Their customers have had a positive reaction to the changes. “We try to keep the whole growing process clean and sterile, so we don’t have to get rid of anything or add anything,” remarked Miller. Jamerson added, “John is a great farmer. He has fantastic growing and post-harvest practices. I can say from firsthand experience that Kansas growers strive to grow and distribute safe produce.”
Jamerson brought several people to the Millers’ farm for an On-Farm Readiness Review (OFRR), including Kansas Department of Agriculture (KDA) produce safety inspectors. An OFRR is an educational opportunity intended to walk growers through what a regulatory produce safety inspection may look like, before an actual inspection is conducted. Cheney Lake Produce has gone through voluntary USDA Good Agricultural Practices (GAP) audits, so they weren’t worried about a future Produce Safety Rule inspection, but it was beneficial to have a chance to prepare. Jamerson explained the process this way, “Participating in OFRRs is a great experience because you get to meet your inspector and we have a casual walkabout and talk best practices and any potential areas of concern.”

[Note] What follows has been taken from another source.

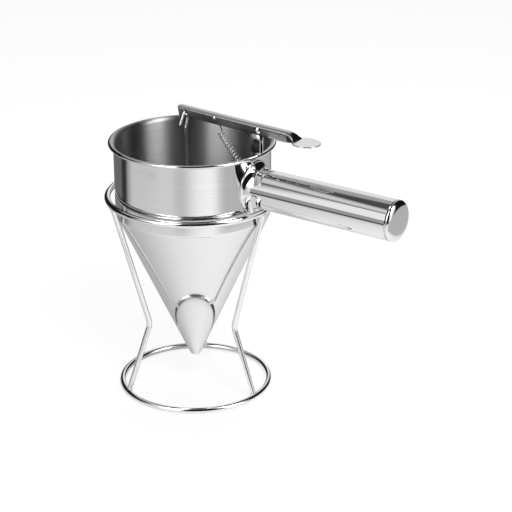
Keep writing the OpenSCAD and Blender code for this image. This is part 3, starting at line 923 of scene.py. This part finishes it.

Other parts of the family’s operation were already inspected through KDA. Brad McMillan, a KDA Food, Drug and Lodging Surveyor who conducted the Produce Safety Rule inspection in the fall of 2020, had already been to their farm for a previous food processing license inspection. “It’s nice when an inspector knows your operation before arrival,” commented Miller. “Though it would be nice if one agency could handle all the inspections, so we wouldn’t have to have three separate inspections during the year.”
McMillan added this, “Grower education is a team effort, reflecting a partnership with the Produce Safety Alliance and K-State Research and Extension resulting in the On-Farm Readiness Reviews and other quality educational programs. These efforts have helped hard-working produce growers understand the new Produce Safety Rule and incorporate the new requirements into their production system to ensure they are providing safe, healthful food for consumers.”